Barry Zelman, whose brother Kennth Zelman, 36, died on the 99th floor of the Oracle Corp., said some part of him wanted to see Moussaoui on trial in person.
“He’s al Qaida in the flesh,” said Zelman, adding that he fully expected watching the trial would be difficult.
“There’s going to be a lot of anger, a lot of emotion,” he said.
Zelman and others said it was ridiculous to think the trial would provide families some kind of closure or sense of justice.
Along with the New York courthouse, the trial is also being shown in Boston, Central Islip, New York, Newark, New Jersey and Philadelphia
“For 4 1/2 years when we were trying to get the independent investigation, we had a lot of questions that weren’t answered because of this trial,” said Mindy Kleinberg in New Jersey, whose husband died at the trade center. “Part of it is trying to gain a better understanding of what happened on 9/11, so we’re hoping that comes forward because of this.”
“As far as I’m concerned, this guy murdered my husband as much as if he had the controls in his hands and flown the plane into the building, which is what his intent was,” said Christie Coombs, a Massachusetts mother of three who lost her husband, Jeff.
Six witnesses, all federal agents, have been called by the prosecution, and the first may give evidence this afternoon after opening statements. One of the key characters in the trial is expected to be Harry Samit, the Minneapolis-based FBI agent who first investigated Moussaoui after his arrest in August 2001.
Mr Samit has also been called by the defence and is expected to shed light on the bureaucracy and miscommunications that characterised the intelligence failure of the FBI and the CIA before the attacks.
The trial of Moussaoui, initially dubbed the "20th hijacker", has flitted between civilian and military courts since his arrest more than four years ago.
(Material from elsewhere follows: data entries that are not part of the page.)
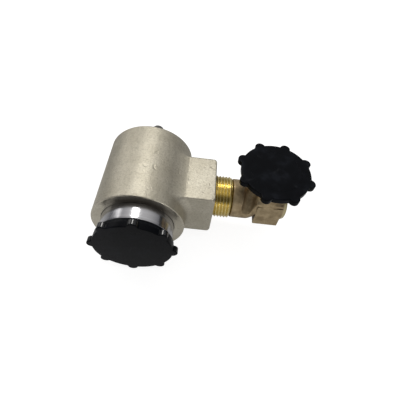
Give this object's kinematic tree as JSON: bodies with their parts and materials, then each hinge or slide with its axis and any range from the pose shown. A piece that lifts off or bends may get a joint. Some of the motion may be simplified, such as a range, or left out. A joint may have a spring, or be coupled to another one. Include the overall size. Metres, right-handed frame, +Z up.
{
  "type": "gas regulator",
  "caption": "Compact diaphragm gas regulator: round body with a square side boss, lobed adjusting knob, barbed hose tail and a screwed-in brass shut-off valve with a lobed handwheel.",
  "frame": {"origin": "centre of the inlet port's mouth, in the end face of the shut-off valve", "axes": "+X out of the inlet port, along the valve's axis; +Y along the regulator's axis towards the hose tail, away from its knob; +Z up the valve spindle towards the handwheel"},
  "size_m": [0.1169, 0.0913, 0.053],
  "materials": {
    "cast_nickel": "bead-blasted nickel plate on forged brass, warm satin",
    "turned_steel": "turned bright, fine ring marks",
    "valve_brass": "as-forged, dull tan, machined thread bright",
    "machined_brass": "machined",
    "dark_nickel": "dark nickel plate, satin",
    "black_plastic": "moulded black plastic, satin",
    "black_rubber": "moulded rubber",
    "spring_steel": "drawn wire",
    "zinc_steel": "zinc plated",
    "white_polymer": "moulded PTFE or nylon",
    "copper_washer": "soft copper, stamped",
    "sintered_bronze": "sintered, granular"
  },
  "bodies": {
    "body": {"regulator_body": "cast_nickel", "bonnet": "turned_steel", "slip_ring": "white_polymer", "diaphragm": "black_rubber", "adjusting_spring": "spring_steel", "thrust_washer": "white_polymer", "seat_nozzle": "machined_brass", "poppet_spring": "spring_steel", "poppet_guide": "machined_brass", "guide_seal": "black_rubber", "inlet_filter": "sintered_bronze", "boss_seal": "white_polymer", "hose_tail": "dark_nickel", "tail_seal": "copper_washer", "valve_body": "valve_brass", "headpiece_seal": "copper_washer", "headpiece": "machined_brass", "gland_packing": "white_polymer", "gland_nut": "machined_brass"},
    "knob": {"knob": "black_plastic", "knob_screw": "zinc_steel", "knob_cap": "black_plastic", "adjusting_screw": "zinc_steel"},
    "spring_nut": {"spring_nut": "machined_brass"},
    "diaphragm_centre": {"diaphragm_plate": "machined_brass", "diaphragm_washer": "zinc_steel"},
    "poppet": {"poppet": "machined_brass", "poppet_pad": "white_polymer"},
    "valve_pad": {"valve_pad": "white_polymer"},
    "handwheel": {"valve_spindle": "zinc_steel", "handwheel": "black_plastic", "wheel_washer": "zinc_steel", "wheel_screw": "zinc_steel", "wheel_cap": "black_plastic"}
  },
  "joints": [
    {"name": "knob_turn", "type": "hinge", "parent": "body", "child": "knob", "pos_m": [-0.083, -0.036, 0], "axis": [0, 1, 0], "range_deg": [0, 960.5]},
    {"name": "spring_nut_travel", "type": "slide", "parent": "body", "child": "spring_nut", "axis": [0, 1, 0], "range_m": [0, 0.004], "deforming": ["adjusting_spring"]},
    {"name": "diaphragm_travel", "type": "slide", "parent": "body", "child": "diaphragm_centre", "axis": [0, 1, 0], "range_m": [0, 0.001], "stiffness_N_per_m": 800, "deforming": ["diaphragm"]},
    {"name": "poppet_travel", "type": "slide", "parent": "body", "child": "poppet", "axis": [0, 1, 0], "range_m": [0, 0.001], "deforming": ["poppet_spring"]},
    {"name": "spindle_lift", "type": "slide", "parent": "body", "child": "valve_pad", "axis": [0, 0, 1], "range_m": [0, 0.00225]},
    {"name": "handwheel_turn", "type": "hinge", "parent": "valve_pad", "child": "handwheel", "pos_m": [-0.012, 0, 0], "axis": [0, 0, 1], "range_deg": [0, 540.5]}
  ],
  "couplings": [
    {"joint": "knob_turn", "follows": "spring_nut_travel", "rad_per_m": 4188.8},
    {"joint": "poppet_travel", "follows": "diaphragm_travel", "ratio": 1},
    {"joint": "handwheel_turn", "follows": "spindle_lift", "rad_per_m": 4188.8}
  ]
}
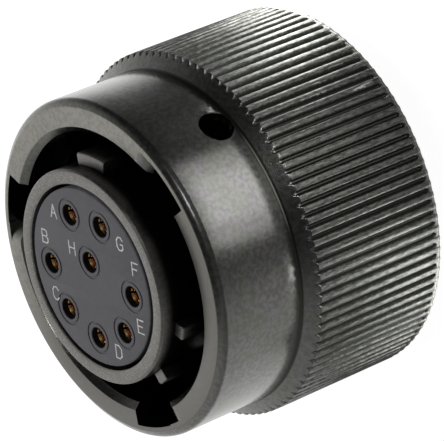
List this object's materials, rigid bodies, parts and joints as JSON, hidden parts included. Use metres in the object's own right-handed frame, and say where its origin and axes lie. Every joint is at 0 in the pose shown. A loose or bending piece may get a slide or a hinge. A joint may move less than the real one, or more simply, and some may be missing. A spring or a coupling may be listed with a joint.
{
  "type": "circular connector plug",
  "caption": "Bayonet-coupled circular connector plug: a knurled ring that turns and springs on a keyed shell, round a stepped insert with lettered socket contacts.",
  "frame": {"origin": "on the axis, in the plane of the shell's rear end, which is what the plug stands on", "axes": "+Z along the plug's axis out of the mating face, +Y through the master key"},
  "size_m": [0.026, 0.026, 0.0223],
  "materials": {
    "ring_plating": "dark olive plating, satin, worn at the edges",
    "shell_plating": "grey olive plating, satin, worn at the rim",
    "insert_plastic": "matt moulded plastic",
    "grommet_rubber": "matt silicone rubber",
    "gasket_rubber": "matt black rubber",
    "spring_steel": "bright rolled strip",
    "washer_steel": "ground washer",
    "contact_gold": "gold plating",
    "clip_bronze": "spring bronze"
  },
  "bodies": {
    "root": {"plug_shell": "shell_plating", "front_insert": "insert_plastic", "clip_disc": "insert_plastic", "wire_grommet": "grommet_rubber", "shell_gasket": "gasket_rubber", "insert_ring": "spring_steel", "wave_spring": "spring_steel", "socket_contact_a": "contact_gold", "socket_contact_b": "contact_gold", "socket_contact_c": "contact_gold", "socket_contact_d": "contact_gold", "socket_contact_e": "contact_gold", "socket_contact_f": "contact_gold", "socket_contact_g": "contact_gold", "socket_contact_h": "contact_gold", "contact_clip_a": "clip_bronze", "contact_clip_b": "clip_bronze", "contact_clip_c": "clip_bronze", "contact_clip_d": "clip_bronze", "contact_clip_e": "clip_bronze", "contact_clip_f": "clip_bronze", "contact_clip_g": "clip_bronze", "contact_clip_h": "clip_bronze"},
    "spring_carriage": {"thrust_washer": "washer_steel"},
    "coupling_ring": {"coupling_ring": "ring_plating", "retaining_ring": "spring_steel"}
  },
  "joints": [
    {"name": "ring_spring", "type": "slide", "parent": "root", "child": "spring_carriage", "axis": [0, 0, 1], "range_m": [0, 0.0008], "stiffness_N_per_m": 1000, "springref_m": -0.006, "deforming": ["wave_spring"]},
    {"name": "ring_turn", "type": "hinge", "parent": "spring_carriage", "child": "coupling_ring", "pos_m": [0, 0, 0], "axis": [0, 0, 1], "continuous": true}
  ]
}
The case has been slowed by the weight of classified material needed as evidence.
Khalid Sheikh Mohammed, the alleged mastermind of the attacks, told US investigators that Moussaoui knew nothing of the plot, while Ramzi Binalshibh, another organiser, has admitted wiring large amounts of money to Moussaoui in the months before the attack, to help him prepare as a possible substitute for one of the eventual hijackers, who was considering pulling out of the plot.
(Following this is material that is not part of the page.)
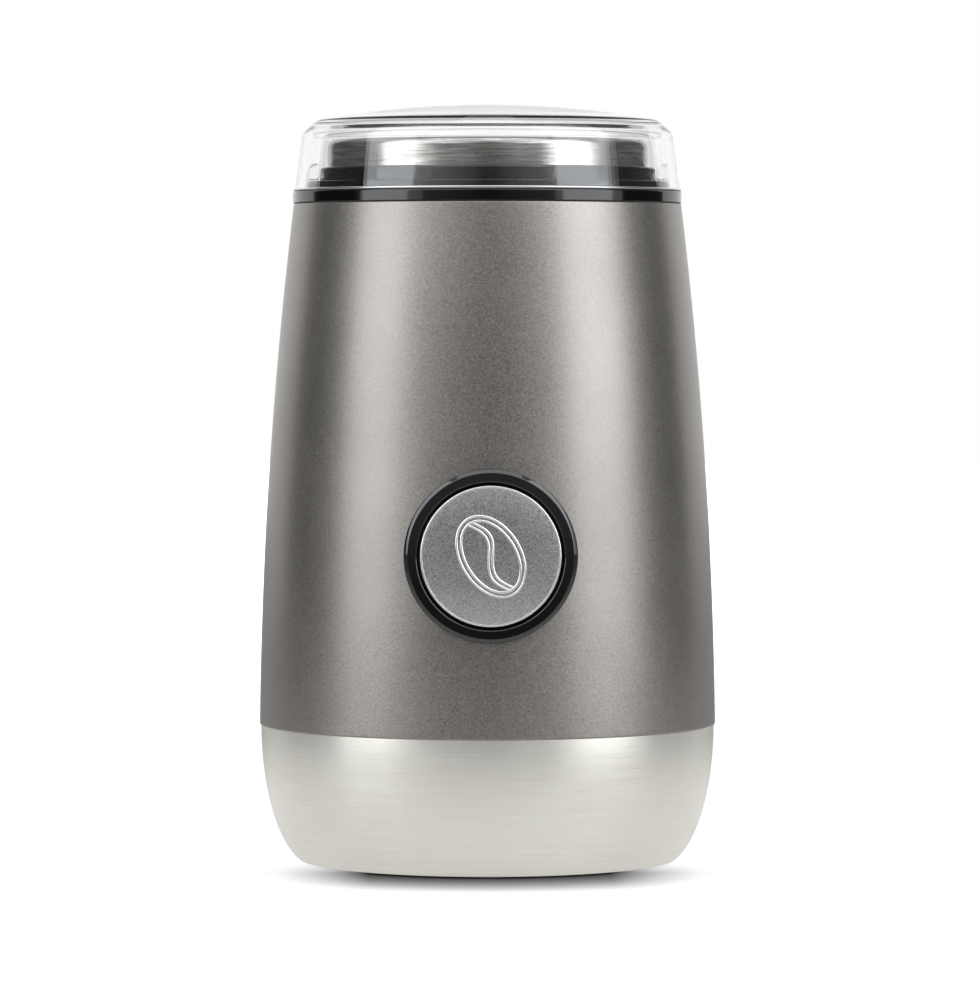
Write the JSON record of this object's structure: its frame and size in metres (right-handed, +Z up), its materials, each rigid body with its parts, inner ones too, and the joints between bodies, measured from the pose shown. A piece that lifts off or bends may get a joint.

Moussaoui was arrested in August 2001 after his instructor at the Pan Am International Flight Academy in Eagan, Minnesota, became suspicious of his desire to learn to take-off and land a Boeing 747 with no intention of gaining a pilot's licence. Moussaoui is reported to have told his instructor it was an "ego thing".
After finding $32,000 in Moussaoui's bank account and evidence of extremist, jihadi beliefs, the FBI in Minneapolis wanted to report Moussaoui as a possible hijacker to the Federal Aviation Administration - but the move was blocked by FBI Headquarters.
The argument over the handling of the Moussaoui case led the upper echelons of the FBI to accuse Minneapolis field office of "spinning up" their reports, according to the 9/11 Commission, an accusation that led Mr Samit's supervisor to inform Washington - before the 9/11 atrocity occurred - that he was "trying to keep someone from taking a plane and crashing into the World Trade Centre".
Ultimately, details of Moussaoui's arrest and his recent history - he had spent time in Pakistan and Malaysia, where he met other 9/11 plotters, as well as Paris and London - were put on the desk of George Tenet, the Director of the CIA, on August 23, 2001.
A cable was wired to Paris the following day asking for information about a possible "suicide hijacker". The inquiry did not receive a response until after the attacks.